David MooreAt the 2015 ReLeaf Conference at SUNY ESF, it was fitting that ESF grad David Moore should be elected our new president. You can learn more about David from his profile last year on the blog. Here is David’s acceptance speech. 

Thank you for the opportunity to serve our state’s urban forestry council as president. It is my intention to uphold, and propel into the future, the values and efforts of those who came before me. Humbled by my peers and predecessors who share my mission and have fought hard to establish the principles and reputation of our young industry, I am grateful for your support.

You have taught me by example a pay-it-forward mentality that is rare in most industries. Early in my career I was nurtured by strangers who recognized that I shared a common mission with them. They took no issue with the fact that they would receive no material reward for helping me be successful in my urban forestry career. They helped me find the technical resources and guidance to do my job solely because we live on the same planet and are working towards benefiting the same environment. This ethic of selfless dedication is what draws me to our council and propels me through hard times in my everyday work.

How fortunate are we to have found each other as professionals and partners. In this life, there is no individual effort that can surpass the potential and actual accomplishments of a cooperative group. Imagine if the Lorax in the Dr. Seuss book could have teamed up with a team of other Lorax? How would the story have ended? That is the question we must ask ourselves as we consider the pursuits and collaborative potential of our urban forestry council.

We are at a pivotal point in history that makes our council’s work exceptionally relevant and necessary. Our state and nation are undergoing a swell in urban population growth–our partners at the U.S. Forest Service who have quantified current trends and projected future trends can verify this. Every town and city that has existing infrastructure is due for a swell over the next 30 years. Our state’s largest city, which accounts for 45% of our state’s population, is projected to grow by a million more people between 2007 and 2030.

The generation of foresters who came before me laid the groundwork in establishing urban forestry as a strategy for city planning and not just city beautification. Through tireless research and demonstrative efforts, they have validated tree planting, management, and maintenance as necessary measures for making town and city life functional and desirable.

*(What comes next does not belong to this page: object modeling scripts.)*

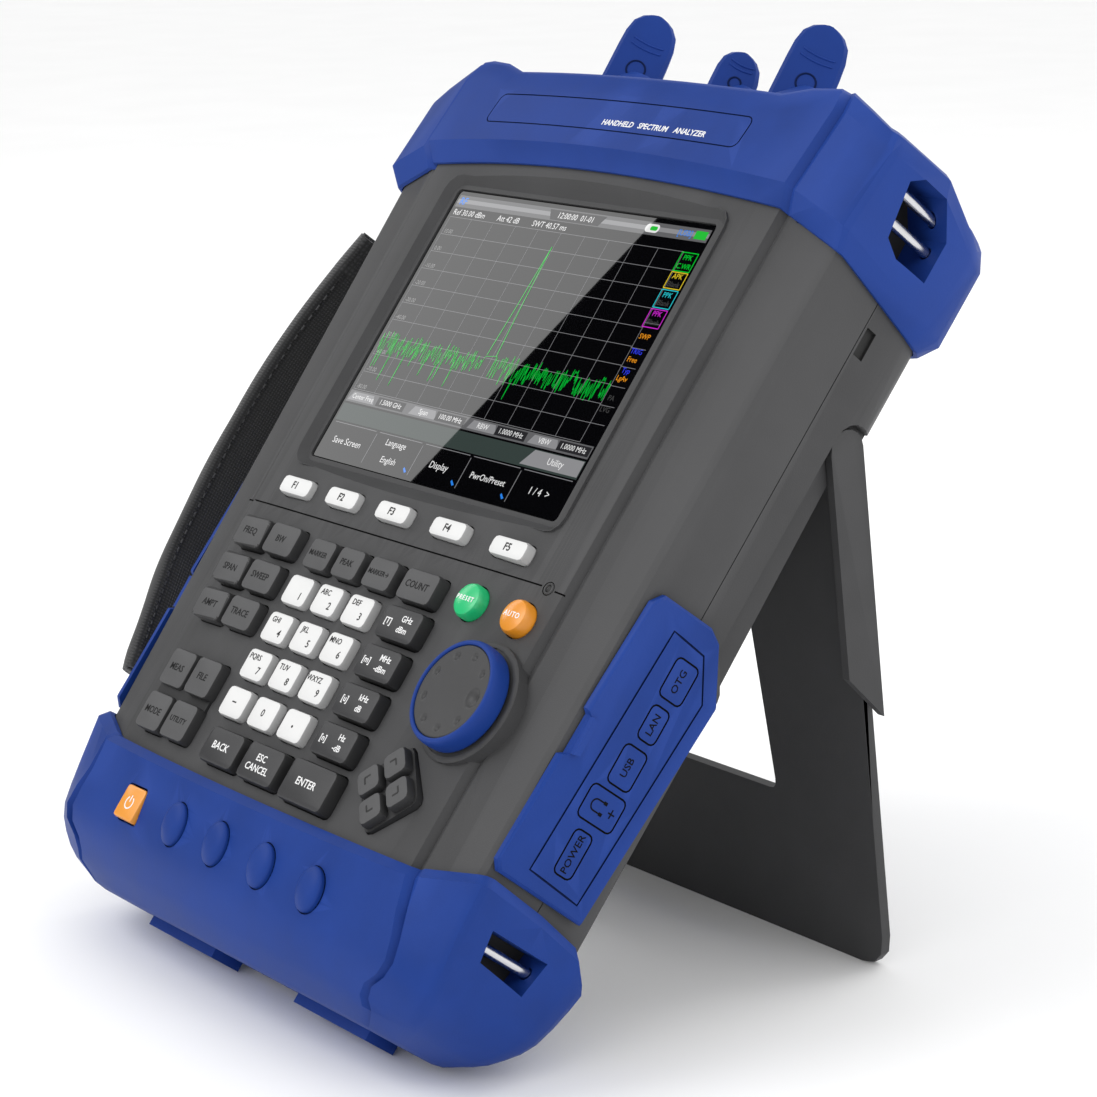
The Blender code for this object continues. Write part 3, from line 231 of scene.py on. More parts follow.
def add_window_light():
    """A tall softbox whose mirror image lies over the left of the display, with a dark flag behind it."""
    out = Vector((CAMERA_FORWARD[0], CAMERA_FORWARD[1], -CAMERA_FORWARD[2]))
    along = Vector(GLARE_EDGE)
    along = (along - out * along.dot(out)).normalized()
    across = out.cross(along)
    centre = Vector(GLARE_CORNER) + across * 75.0 - along * 90.0
    light = add_softbox("window_light", (0, 0, 0), (0, 0, -1), 0.36, 0.15, 0.42)
    light.visible_diffuse = False
    turn = Matrix((TURN @ along, TURN @ across, TURN @ out)).transposed().to_4x4()
    light.matrix_world = Matrix.Translation(TO_WORLD @ centre) @ turn
    mesh = bmesh.new()
    bmesh.ops.create_grid(mesh, x_segments=1, y_segments=1, size=FLAG_HALF)
    data = baked("dark_flag", mesh)
    data.materials.append(surface("flag_velvet", (0.004, 0.004, 0.004), 1.0, specular=0.0))
    flag = add_object("dark_flag", data)
    flag_centre = centre + out * 60.0 - along * 40.0 - across * 60.0
    flag.matrix_world = Matrix.Translation(TO_WORLD @ flag_centre) @ turn
    for ray in ("camera", "diffuse", "transmission", "shadow", "volume_scatter"):
        setattr(flag, f"visible_{ray}", False)
    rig.stage(flag)


def add_stage():
    scene = bpy.context.scene
    scene.view_settings.view_transform = "Standard"
    surroundings = bpy.data.worlds.new("studio")
    surroundings.use_nodes = True
    background = surroundings.node_tree.nodes["Background"]
    background.inputs["Color"].default_value = (1.0, 1.0, 1.0, 1.0)
    background.inputs["Strength"].default_value = 1.0
    scene.world = surroundings
    add_softbox("key_light", (-0.55, -1.0, 1.25), (0.0, 0.0, 0.12), 0.9, 0.9, 9.0)
    add_softbox("side_light", (1.5, 0.15, 0.9), (0.0, 0.0, 0.12), 0.8, 1.2, 3.0)
    add_softbox("back_light", (0.1, 1.2, 1.1), (0.0, 0.0, 0.15), 1.0, 0.7, 5.0)
    add_window_light()
    mesh = bmesh.new()
    bmesh.ops.create_circle(mesh, cap_ends=True, segments=96, radius=14.0)
    data = baked("floor", mesh)
    data.materials.append(
        surface("floor_paper", (0.95, 0.95, 0.95), 0.8, mottle=0.01, mottle_scale=9.0, specular=0.1)
    )
    floor = add_object("floor", data)
    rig.stage(floor)


# ---- materials
WEAR_FROM, WEAR_TO = 0.53, 0.62  # pointiness where an edge starts to look worn, and where it is fully worn


def set_values(node, values):
    """Sets numbers and colours on a node's own sockets."""
    for socket, value in values.items():
        node.inputs[socket].default_value = value
    return node


def start_material(name, values):
    """A new material, and its nodes, links and shader."""
    made = bpy.data.materials.new(name)
    made.use_nodes = True
    tree = made.node_tree
    return made, tree.nodes, tree.links, set_values(tree.nodes["Principled BSDF"], values)


def mapped(nodes, links, values):
    """Object coordinates through a mapping."""
    place = nodes.new("ShaderNodeTexCoord")
    mapping = set_values(nodes.new("ShaderNodeMapping"), values)
    links.new(place.outputs["Object"], mapping.inputs["Vector"])
    return mapping.outputs["Vector"]


def add_bump(nodes, links, height, shader, strength, distance):
    bump = set_values(nodes.new("ShaderNodeBump"), {"Strength": strength, "Distance": distance})
    links.new(height, bump.inputs["Height"])
    links.new(bump.outputs["Normal"], shader.inputs["Normal"])


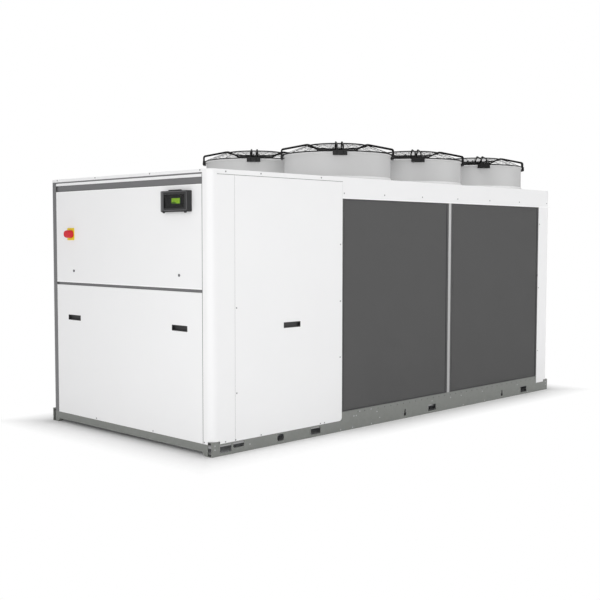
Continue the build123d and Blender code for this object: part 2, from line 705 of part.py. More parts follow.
with BuildPart() as rotor:
    with BuildSketch(Plane.XY.offset(-HUB_HEIGHT / 2)):
        Circle(HUB_RADIUS)
    extrude(amount=HUB_HEIGHT)
    with Locations((0, 0, -BLADE_DROP)):
        with PolarLocations(0, BLADES):
            add(blade.part)

fan_places = [(x, y) for y in FAN_Y for x in FAN_X]
for fan_number, (x, y) in enumerate(fan_places, start=1):
    with BuildPart() as fan_rotor:
        with Locations((x, y, HUB_TOP - HUB_HEIGHT / 2)):
            add(rotor.part)
    write(fan_rotor.part, f"fan_rotor_{fan_number}")
    with BuildPart() as fan_bell:
        with Locations((x, y, ROOF_HEIGHT)):
            add(bell.part)
    write(fan_bell.part, f"fan_bell_{fan_number}")
    with BuildPart() as fan_guard:
        with Locations((x, y, ROOF_HEIGHT)):
            add(guard.part)
    write(fan_guard.part, f"fan_guard_{fan_number}")

# Main switch: a plate and a knob with a grip across it
with BuildPart() as switch_plate:
    with BuildSketch(control_face):
        with Locations((SWITCH_Y, SWITCH_HEIGHT)):
            RectangleRounded(SWITCH_PLATE, SWITCH_PLATE, SWITCH_PLATE_CORNER)
    extrude(amount=-SWITCH_PLATE_THICKNESS)
write(switch_plate.part, "switch_plate")

with BuildPart() as switch_handle:
    with BuildSketch(control_face.offset(-SWITCH_PLATE_THICKNESS - SEAT_GAP)):
        with Locations((SWITCH_Y, SWITCH_HEIGHT)):
            Circle(SWITCH_KNOB_RADIUS)
    extrude(amount=-SWITCH_KNOB_HEIGHT)
    with BuildSketch(control_face.offset(-SWITCH_PLATE_THICKNESS - SEAT_GAP)):
        with Locations((SWITCH_Y, SWITCH_HEIGHT)):
            SlotOverall(SWITCH_GRIP_LENGTH, SWITCH_GRIP_WIDTH)
    extrude(amount=-(CONTROL_PROJECTION - SWITCH_PLATE_THICKNESS - SEAT_GAP))
write(switch_handle.part, "switch_handle")


def hinge_knuckle(middle, outward):
    """Barrel of the cover's hinge, with a leaf that reaches over the display's top."""
    end_plane = Plane((0, middle + HINGE_KNUCKLE / 2, 0), x_dir=(1, 0, 0), z_dir=(0, -1, 0))
    with BuildPart() as knuckle:
        with BuildSketch(end_plane):
            with Locations((HINGE_X, HINGE_Z)):
                Circle(HINGE_RADIUS)
            area((HINGE_X, HINGE_X + outward * HINGE_REACH), (DISPLAY_TOP, DISPLAY_TOP + HINGE_LEAF))
        extrude(amount=HINGE_KNUCKLE)
    return knuckle.part


# Display box on the upper end panel, open at its face
knuckle_step = HINGE_KNUCKLE + HINGE_PLAY
with BuildPart() as display_box:
    with BuildSketch(control_face):
        with Locations((DISPLAY_Y, DISPLAY_CENTRE)):
            RectangleRounded(DISPLAY_WIDTH, DISPLAY_HEIGHT, DISPLAY_CORNER)
    extrude(amount=-DISPLAY_BOX_DEPTH)
    with BuildSketch(control_face.offset(-DISPLAY_BOX_WALL)):
        with Locations((DISPLAY_Y, DISPLAY_CENTRE)):
            Rectangle(WINDOW_WIDTH, WINDOW_HEIGHT)
    extrude(amount=-DISPLAY_BOX_DEPTH, mode=Mode.SUBTRACT)
    add(hinge_knuckle(DISPLAY_Y - knuckle_step, 1))
    add(hinge_knuckle(DISPLAY_Y + knuckle_step, 1))
write(display_box.part, "display_box")

# Display module: a bezel on the back of the box with the lit screen on it
with BuildPart() as display_screen:
    with BuildSketch(control_face.offset(-DISPLAY_BOX_WALL)):
        with Locations((SCREEN_Y, DISPLAY_CENTRE)):
            Rectangle(BEZEL_WIDTH, BEZEL_HEIGHT)
    extrude(amount=-BEZEL_DEPTH)
    with BuildSketch(control_face.offset(-DISPLAY_BOX_WALL - BEZEL_DEPTH)):
        with Locations((SCREEN_Y, DISPLAY_CENTRE)):
            Rectangle(SCREEN_WIDTH, SCREEN_HEIGHT)
    extrude(amount=-SCREEN_THICKNESS)
write(display_screen.part, "display_screen")

# Hinged cover of the display: a frame with a window pane and two knobs at its lower edge
cover_back = control_face.offset(-DISPLAY_BOX_DEPTH - COVER_GAP)
with BuildPart() as display_cover:
    with BuildSketch(cover_back):
        with Locations((DISPLAY_Y, DISPLAY_CENTRE)):
            RectangleRounded(DISPLAY_WIDTH, DISPLAY_HEIGHT, DISPLAY_CORNER)
            Rectangle(WINDOW_WIDTH, WINDOW_HEIGHT, mode=Mode.SUBTRACT)
    extrude(amount=-COVER_DEPTH)
    knob_height = DISPLAY_CENTRE - DISPLAY_HEIGHT / 2
    knob_reach = DISPLAY_WIDTH / 2 - COVER_KNOB_INSET
    with BuildSketch(cover_back):
        with Locations((DISPLAY_Y - knob_reach, knob_height), (DISPLAY_Y + knob_reach, knob_height)):
            RegularPolygon(COVER_KNOB_RADIUS, COVER_KNOB_SIDES)
    extrude(amount=-COVER_KNOB_DEPTH)
    add(hinge_knuckle(DISPLAY_Y, -1))
write(display_cover.part, "display_cover")

with BuildPart() as display_window:
    with BuildSketch(cover_back.offset(-(COVER_DEPTH - WINDOW_THICKNESS) / 2)):
        with Locations((DISPLAY_Y, DISPLAY_CENTRE)):
            Rectangle(WINDOW_WIDTH, WINDOW_HEIGHT)
    extrude(amount=-WINDOW_THICKNESS)
write(display_window.part, "display_window")
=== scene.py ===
"""Finish of the modular chiller: paint, fins, wire guards, blades, fittings, camera and studio."""
import json
import math

import bpy
from mathutils import Matrix, Vector


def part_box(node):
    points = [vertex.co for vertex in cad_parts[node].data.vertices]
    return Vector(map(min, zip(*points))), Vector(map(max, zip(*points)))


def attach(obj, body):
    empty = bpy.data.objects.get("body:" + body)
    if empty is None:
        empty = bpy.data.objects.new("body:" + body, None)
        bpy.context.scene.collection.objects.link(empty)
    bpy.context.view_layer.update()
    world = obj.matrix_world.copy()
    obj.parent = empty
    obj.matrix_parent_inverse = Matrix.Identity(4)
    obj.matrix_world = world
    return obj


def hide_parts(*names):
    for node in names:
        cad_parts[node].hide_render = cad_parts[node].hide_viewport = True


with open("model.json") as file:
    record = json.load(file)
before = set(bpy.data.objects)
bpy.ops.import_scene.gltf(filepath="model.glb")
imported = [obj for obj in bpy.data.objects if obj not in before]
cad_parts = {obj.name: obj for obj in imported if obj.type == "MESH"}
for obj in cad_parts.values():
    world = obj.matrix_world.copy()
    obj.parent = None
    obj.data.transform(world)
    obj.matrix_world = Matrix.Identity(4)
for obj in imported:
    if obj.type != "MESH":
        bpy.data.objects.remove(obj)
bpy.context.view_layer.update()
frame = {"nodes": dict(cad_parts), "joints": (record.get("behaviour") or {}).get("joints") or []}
nodes = frame["nodes"]
HOUSING = "housing"

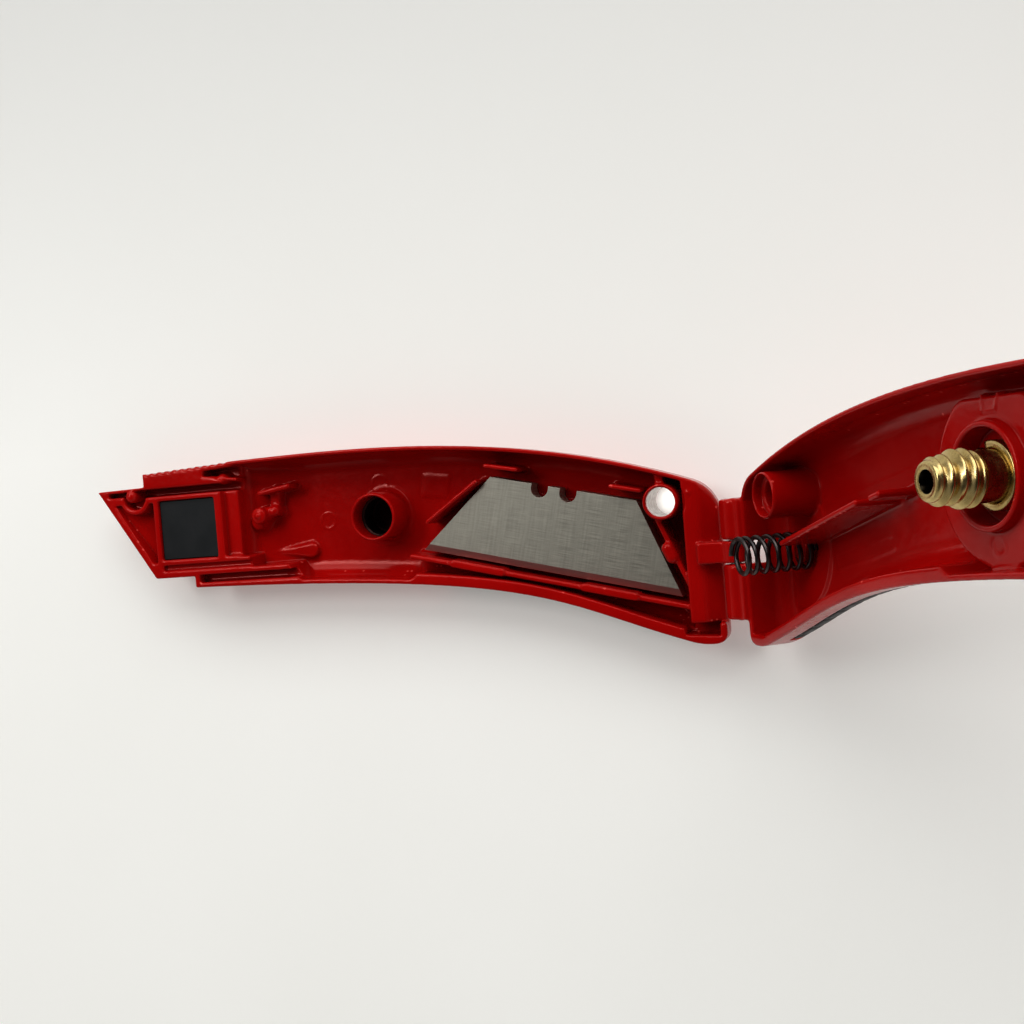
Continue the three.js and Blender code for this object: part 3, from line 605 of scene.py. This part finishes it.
def lid_body():
    field = start_half()
    hollow(field, 4.5, LID_WALL)
    floor_w = HALF_DEPTH - LID_WALL
    foot = HALF_DEPTH
    around = np.linspace(0, 2 * math.pi, 48, endpoint=False)
    plateau_r = 14.3
    plateau = [(SCREW[0] + plateau_r * math.cos(t), min(SCREW[1] + plateau_r * math.sin(t), 27.0))
               for t in around]
    field.add(*upright(plateau, 4.2, foot, rounding=0.5, draft=0.05), fillet=0.9)
    field.add(*post(SCREW, 8.4, 2.1, 7, rounding=0.3), fillet=0.5)
    notch_mark = [(80.6, 27.3), (80.9, 24.9), (83.9, 24.9), (84.4, 27.3)]
    for start, end in zip(notch_mark, notch_mark[1:]):
        field.add(*wall(start, end, 0.4, 4.0, 6, rounding=0.15), fillet=0.2)
    field.add(*post(LANYARD, 4.7, -0.55, foot, rounding=0.4), limited=False)
    field.add(*wall((18.8, 3.8), (47.6, 11.5), 1.2, 0.7, foot, rounding=0.4))
    field.add(*wall((50.3, 12.2), (53.0, 12.9), 1.2, 2.0, foot, rounding=0.4))
    field.add(*post((SPRING["a"], SPRING["h"]), 2.6, 7.4, foot, rounding=0.6))
    field.remove(*hole(SCREW, 7.4, 0, CLIP_W[1] + 0.3), fillet=0.35)
    field.remove(*hole(SCREW, THREAD_R + 0.2, 0, 14), fillet=0.2)
    field.remove(*hole(SCREW, KNOB_RECESS_R, KNOB_RECESS_W, 14), fillet=0.5)
    field.remove(*hole(LANYARD, LANYARD_SOCKET_R, -2, 1.6), fillet=0.3)
    field.remove(*hole(LANYARD, LANYARD_R, -2, 14), fillet=0.5)
    seat = [(116, 7), (139.6, 7), (148.6, 22.6), (116, 22.6)]
    field.remove(*upright(seat, -3, 0.9, rounding=0.0, draft=0.0), fillet=0.2)
    field.remove(*hole(PIN_SOCKET, PIN_R + 0.3, -2, 2), fillet=0.3)
    h0, h1 = BASE_KNUCKLE
    field.remove(*box(-3, 6, h0 - 0.35, h1 + 0.35, -3, 5.2), fillet=0.3)
    for h0, h1 in LID_KNUCKLES:
        field.add_free(*hinge_rod(KNUCKLE_R, h0, h1, rounding=0.7), fillet=0.2)
        field.add_free(*box(0, 3.9, h0, h1, -0.9, 2.7, rounding=0.5), fillet=0.6)
    field.remove(*hinge_rod(PIN_BORE_R, -20, 20, rounding=0.0), fillet=0.1)
    # marks that ejector pins and die inserts leave on the floor
    field.add(*ring_mark((82.4, 4.4), 1.5, 4.2), fillet=0.15)
    for start, end in (
            ((24, 0.5), (44, 5.0)),
            ((24, 0.5), (24.6, -2)),
            ((24.6, -2), (44.6, 2.5)),
            ((24, 11), (62, 18.5))):
        field.add(*wall(start, end, 0.3, floor_w - 0.1, foot, rounding=0.1), fillet=0.2)
    field.add(*post((9.5, 2.5), 13.0, floor_w - 0.4, foot), fillet=0.4)
    grip_pocket(field)
    return field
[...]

Similarly to how networks of influential and dedicated conservationists, foresters, and policy makers helped develop public policy that protected the Adirondack Park, we now have the opportunity to provide advocacy for protecting the value of forests where the average New Yorker experiences them in everyday life–in the towns, villages, and cities where we live.

We have every right to feel optimistic about our progress and our potential. In New York City, the past ten years have provided us legislation that protects biodiversity in parkland and natural areas, that protects street trees at their full replacement value, and that mandates a street tree be planted every 25 feet along the frontage of any new real estate development. These laws represent a shift in cultural perception of the value of trees in our lives and a justification of our efforts. We aren’t just planting trees anymore, we are establishing green infrastructure by installing air filters, street cooling features, and storm water filters. The justifications for our efforts continue to be quantified in new and exciting ways as technology and research evolve with the times.

Knowing the importance and potential that progressive, technically informed tree planting and management will have on our state in the face of urbanization, can we afford to not help each other succeed? The benefit we bring each other through support, camaraderie, and networking is ten-fold the cost of the time it takes. Our strength is in our diversity of experience and in numbers. Our call to action is the need to establish livable, desirable, sustainable communities in the face of urbanization. It won’t take rocket science, but it will take tree science. It’s a technical field, but also a quite natural one.

With these words, I wish to unite us by our common interests and intentions of creating a better world for future generations through urban forestry. Together as a diverse group, seeing our differences as our strengths and our commonalities as our life blood, we are equipped to carry on our state’s tradition of environmental greatness through the 21st century.